Le differenze statisticamente significative sono due: i piccoli che avevano frequentato il nido fra zero e due anni avevano un minor rischio di obesità, ma anche un QI di 5 punti inferiore a chi era stato accudito da un adulto, che fosse un nonno o una babysitter o gli stessi genitori. Un calo non preoccupante, visto che i piccoli bolognesi sono risultati molto intelligenti: il QI medio è risultato pari a 116, contro un valore di 100 della media nazionale, per cui anche i “meno intelligenti” erano comunque bimbi assai brillanti.

“Le graduatorie vengono stilate tenendo conto di fattori socioeconomici quali la presenza di disabilità, l’assenza di un genitore, lo status lavorativo della madre e del padre e, a parità di questi fattori, il reddito e la ricchezza familiare. Ciò significa che valutare gli ultimi bambini che sono riusciti ad avere un posto nell’asilo e i primi fra gli esclusi implica fare un’analisi di famiglie omogenee per livello sociale – spiega Zanella – Queste famiglie sono state contattate quando i figli avevano dagli 8 ai 13 anni e i bimbi sono stati sottoposti a test per misurare il quoziente intellettivo, a test di personalità e per la valutazione di disturbi comportamentali, oltre alla misurazione dell’indice di massa corporea”. 

“L’effetto sull’obesità – spiega ancora il ricercatore – è legato all’elevata qualità dei servizi nutrizionali scolastici a Bologna, che evidentemente pongono le basi per un’educazione alimentare adeguata che perdura negli anni successivi. Il calo di QI è spiegabile considerando che il nostro campione ha incluso famiglie benestanti, con entrambi i genitori lavoratori e un reddito medio complessivo di 80.000 euro l’anno: i figli di questi genitori sono molto stimolati nell’ambiente domestico e non sono paragonabili ai piccoli primi in graduatoria, che arrivano da contesti sociali svantaggiati. Quando l’ambiente familiare è stimolante, per lo sviluppo cognitivo del bimbo assume molta più importanza l’interazione uno a uno con l’adulto: l’asilo è un luogo di socializzazione quando i bambini sono più grandicelli, a meno di uno o due anni di vita le interazioni sociali con i coetanei presenti al nido sono pressoché nulle e conta invece assai di più la presenza di un adulto che fornisca stimoli”. 

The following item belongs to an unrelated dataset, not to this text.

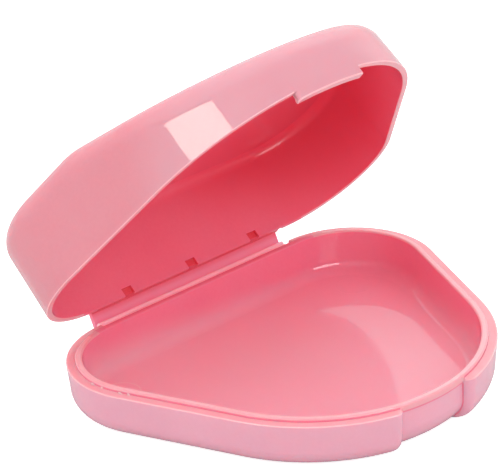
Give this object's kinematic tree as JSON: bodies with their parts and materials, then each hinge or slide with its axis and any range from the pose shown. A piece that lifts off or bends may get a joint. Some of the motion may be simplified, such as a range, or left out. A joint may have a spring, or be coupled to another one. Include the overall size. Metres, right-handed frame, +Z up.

Al tempo al quale le graduatorie utilizzate nello studio si riferiscono (tra il 2001 e il 2005), il rapporto fra adulti e bambini in un nido era di un adulto per quattro piccoli al di sotto di un anno di età e uno ogni sei bimbi dopo l’anno di età: viene perciò ridotta l’intensità dei rapporti uno a uno con l’adulto, benefico nei piccolissimi per migliorarne le capacità cognitive. 

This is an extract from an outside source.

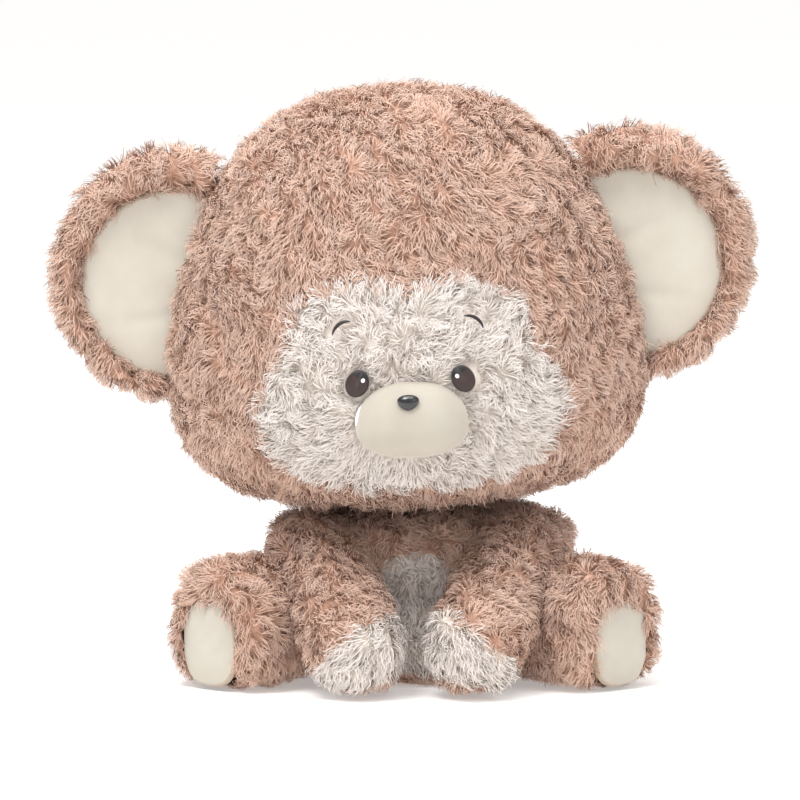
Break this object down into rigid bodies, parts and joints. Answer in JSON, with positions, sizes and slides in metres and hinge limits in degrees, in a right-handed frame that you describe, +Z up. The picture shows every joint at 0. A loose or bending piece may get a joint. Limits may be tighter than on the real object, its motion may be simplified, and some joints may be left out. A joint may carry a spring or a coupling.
{
  "type": "stuffed monkey",
  "caption": "Seated plush monkey with a wide domed head, round folding ears, a pale face patch and muzzle, stubby splayed legs and arms that reach the floor",
  "frame": {"origin": "the middle of the flat seat, on the floor the toy sits on", "axes": "+Z up; -Y is the way the face looks; +X is across the ears, towards the toy's left hand, the right of the front view"},
  "size_m": [0.3487, 0.2187, 0.2961],
  "materials": {
    "brown_fur": "long curly plush pile, warm beige brown",
    "cream_fur": "long curly plush pile, off-white",
    "cream_velboa": "smooth short-nap knit, cream",
    "eye_thread": "satin stitch in dark brown thread",
    "nose_plastic": "glossy black moulded plastic",
    "washer_plastic": "plain white moulded plastic",
    "filling": "white polyester fibre",
    "pellet_cloth": "plain woven bag of plastic pellets",
    "label_satin": "plain white satin ribbon, blank"
  },
  "bodies": {
    "body": {"seat_panel": "brown_fur", "back_panel": "brown_fur", "chest_panel": "brown_fur", "belly_patch": "cream_fur", "body_filling": "filling", "pellet_bag": "pellet_cloth", "care_label": "label_satin"},
    "neck": {"neck_filling": "filling"},
    "head": {"crown_panel": "brown_fur", "nape_panel": "brown_fur", "head_side_left": "brown_fur", "head_side_right": "brown_fur", "chin_panel": "brown_fur", "face_patch": "cream_fur", "head_filling": "filling", "muzzle_cover": "cream_velboa", "muzzle_filling": "filling", "nose": "nose_plastic", "nose_washer": "washer_plastic", "eye_left": "eye_thread", "eye_right": "eye_thread", "brow_left": "eye_thread", "brow_right": "eye_thread"},
    "ear_left": {"ear_back_left": "brown_fur", "ear_rim_left": "brown_fur", "ear_lining_left": "cream_velboa", "ear_batting_left": "filling"},
    "ear_right": {"ear_back_right": "brown_fur", "ear_rim_right": "brown_fur", "ear_lining_right": "cream_velboa", "ear_batting_right": "filling"},
    "arm_left": {"arm_sleeve_left": "brown_fur", "hand_patch_left": "cream_fur", "arm_filling_left": "filling"},
    "arm_right": {"arm_sleeve_right": "brown_fur", "hand_patch_right": "cream_fur", "arm_filling_right": "filling"},
    "leg_left": {"leg_cover_left": "brown_fur", "foot_sole_left": "cream_velboa", "leg_filling_left": "filling"},
    "leg_right": {"leg_cover_right": "brown_fur", "foot_sole_right": "cream_velboa", "leg_filling_right": "filling"},
    "tail": {"tail_cover": "brown_fur", "tail_filling": "filling"}
  },
  "joints": [
    {"name": "neck_turn", "type": "hinge", "parent": "body", "child": "neck", "pos_m": [0, 0.004, 0.07], "axis": [0, 0, 1], "range_deg": [-20, 20], "stiffness_Nm_per_rad": 0.4},
    {"name": "head_nod", "type": "hinge", "parent": "neck", "child": "head", "pos_m": [0, 0.004, 0.07], "axis": [1, 0, 0], "range_deg": [-6, 6], "stiffness_Nm_per_rad": 4},
    {"name": "ear_fold_left", "type": "hinge", "parent": "head", "child": "ear_left", "pos_m": [-0.13018, 0.003, 0.19339], "axis": [0.1805, 0, 0.9836], "range_deg": [-20, 20], "stiffness_Nm_per_rad": 0.05},
    {"name": "shoulder_raise_left", "type": "hinge", "parent": "body", "child": "arm_left", "pos_m": [-0.046, -0.027, 0.056], "axis": [-0.9635, -0.2676, 0], "range_deg": [0, 25]},
    {"name": "hip_splay_left", "type": "hinge", "parent": "body", "child": "leg_left", "pos_m": [-0.06, -0.02, 0.0284], "axis": [0, 0, -1], "range_deg": [0, 18]},
    {"name": "ear_fold_right", "type": "hinge", "parent": "head", "child": "ear_right", "pos_m": [0.11752, 0.003, 0.2055], "axis": [-0.2756, 0, 0.9613], "range_deg": [-20, 20], "stiffness_Nm_per_rad": 0.05},
    {"name": "shoulder_raise_right", "type": "hinge", "parent": "body", "child": "arm_right", "pos_m": [0.046, -0.027, 0.056], "axis": [-0.9635, 0.2676, 0], "range_deg": [0, 25]},
    {"name": "hip_splay_right", "type": "hinge", "parent": "body", "child": "leg_right", "pos_m": [0.06, -0.02, 0.0284], "axis": [0, 0, 1], "range_deg": [0, 18]},
    {"name": "tail_swing", "type": "hinge", "parent": "body", "child": "tail", "pos_m": [0, 0.054, 0.0122], "axis": [0, 0, 1], "range_deg": [-15, 15]}
  ]
}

“In bimbi di famiglie in cui gli stimoli sono già molti ‘togliere’ l’attenzione esclusiva del rapporto uno a uno con un adulto di riferimento comporta una riduzione del QI, ma in bimbi che provengono da contesti svantaggiati dove gli stimoli non ci sono l’ingresso al nido ha solo effetti favorevoli perché il piccolo vi trova tutte le sollecitazioni che altrimenti non avrebbe: esiste in altri termini un gradiente socioeconomico per gli effetti cognitivi dell’asilo nido, diversi in base al contesto familiare – conclude Giuseppe Mele, presidente Simpe –. Questi dati, quindi, non dimostrano che l’asilo nido ‘fa male’, ma impongono semmai una riflessione sulla loro organizzazione: perché anche i bimbi di famiglie benestanti possano giovarsene sarebbe opportuno aumentare il numero di educatori e preferire semmai le formule micro-nido, così da portare il più possibile il rapporto fra educatori e bimbi verso uno a uno. Con vantaggi di cui ovviamente beneficerebbero anche i piccoli di contesti socioeconomici più svantaggiati”.